8 Or even those that are particularly woman-friendly compared to the rest of its list. Now, importantly, this is true of the index, to which the fund wants to be 95 percent correlated, but it is not necessarily entirely true of the fund. In fact:
The Global Women’s Index Fund generally invests in all of the components included in the Women’s Index, but may use a representative sampling strategy, or an optimized or enhanced strategy, to achieve its investment objective, weighting companies with more favorable characteristics with respect to women’s empowerment (e.g., number of women in executive positions or on the board of directors) more heavily than the Women’s Index, which uses market weights exclusively. As a result, the Global Women’s Index Fund may not always hold the same securities in the same proportions or weightings as the Women’s Index.

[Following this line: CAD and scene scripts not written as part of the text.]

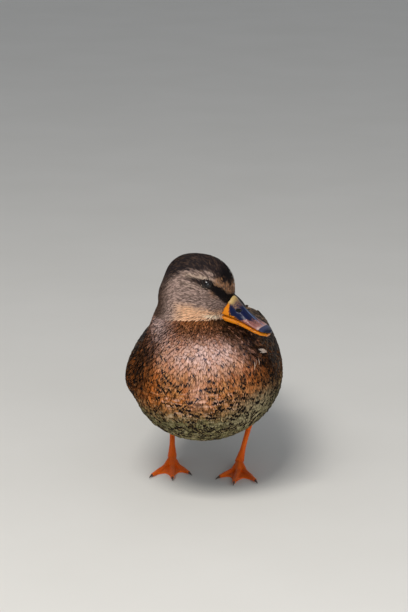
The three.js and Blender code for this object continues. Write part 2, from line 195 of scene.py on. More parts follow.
class Form:
    """A closed surface that answers where a place settles on it, and which way is out."""

    def __init__(self, mesh):
        mesh.calc_loop_triangles()
        self.points = read(mesh.vertices, "co", 3)
        self.outs = read(mesh.vertex_normals, "vector", 3)
        self.corners = read(mesh.loop_triangles, "vertices", 3, int)
        self.tree = BVHTree.FromPolygons(self.points.tolist(), self.corners.tolist())

    def settle(self, places):
        """The nearest points of the form, the way out there, their triangles and shares in them."""
        found = [self.tree.find_nearest(p) for p in places.tolist()]
        spots = np.array([f[0] for f in found])
        faces = np.array([f[2] for f in found])
        a, b, c = (self.points[self.corners[faces, k]] for k in range(3))
        ab, ac, ap = b - a, c - a, spots - a
        d00, d01, d11 = (ab * ab).sum(1), (ab * ac).sum(1), (ac * ac).sum(1)
        d20, d21 = (ap * ab).sum(1), (ap * ac).sum(1)
        scale = np.maximum(d00 * d11 - d01 * d01, 1e-18)
        v, w = (d11 * d20 - d01 * d21) / scale, (d00 * d21 - d01 * d20) / scale
        shares = np.clip(np.stack([1 - v - w, v, w], 1), 0, 1)
        outs = sum(self.outs[self.corners[faces, k]] * shares[:, k : k + 1] for k in range(3))
        return spots, unit(outs), faces, shares

    def scatter(self, count):
        """Random places, as many on each square millimetre."""
        a, b, c = (self.points[self.corners[:, k]] for k in range(3))
        areas = np.linalg.norm(np.cross(b - a, c - a), axis=1)
        picks = rng.choice(len(areas), count, p=areas / areas.sum())
        u, v = rng.random((2, count, 1))
        flip = u + v > 1
        u, v = np.where(flip, 1 - u, u), np.where(flip, 1 - v, v)
        return a[picks] + u * (b - a)[picks] + v * (c - a)[picks]

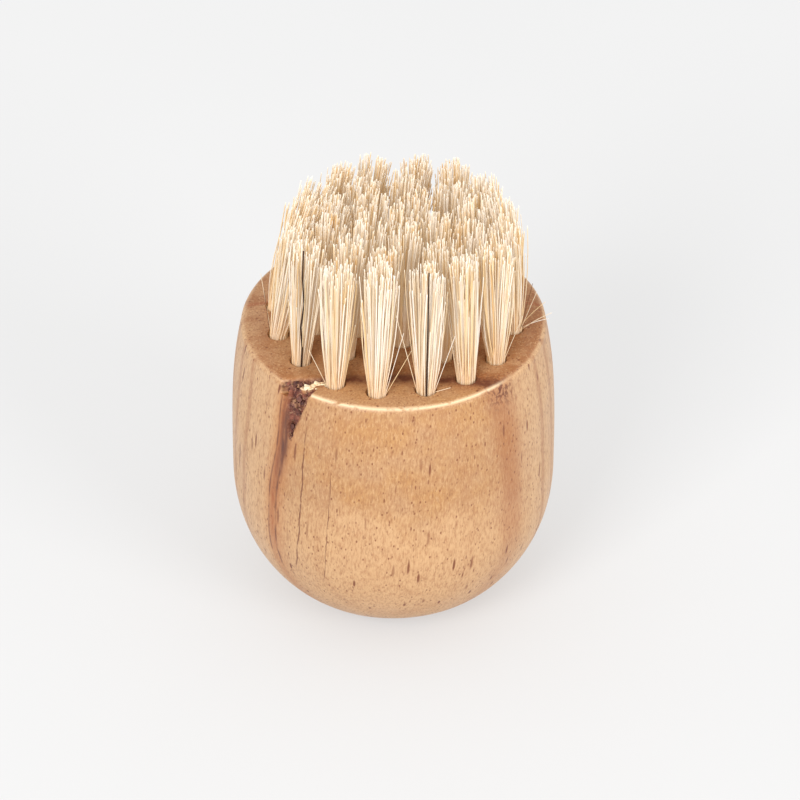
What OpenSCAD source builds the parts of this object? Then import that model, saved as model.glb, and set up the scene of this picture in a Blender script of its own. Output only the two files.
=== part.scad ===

9 Because, remember, this thing is an index, not just a fund, so Pax Ellevate can’t trade on inside information about what companies will go in the index that it’s constructing:
PWM and PEM have adopted policies and procedures designed to address conflicts of interest between PWM’s role in the creation and maintenance of the Women’s Index and PEM’s role in managing the Global Women’s Index Fund. These policies and procedures prohibit the Global Women’s Index Fund’s portfolio managers, who are joint employees of PWM and PEM, from acquiring, for the Global Women’s Index Fund or their own account, securities under consideration for inclusion in the Women’s Index, and from selling, for the Global Women’s Index Fund or their own account, securities under consideration for removal from the Women’s Index, until MSCI has published the re-constituted Women’s Index. As a result, the Global Women’s Index Fund will be unable to benefit from any advance knowledge by the Global Women’s Index Fund’s portfolio managers of changes to the composition of the Women’s Index.
10 Just okay though. The fund outperformed its benchmarks (the MSCI World Index and the Lipper Global Large-Cap Core Funds Index) for the last year, but underperformed for the longer reported periods (3, 5, and 10 years).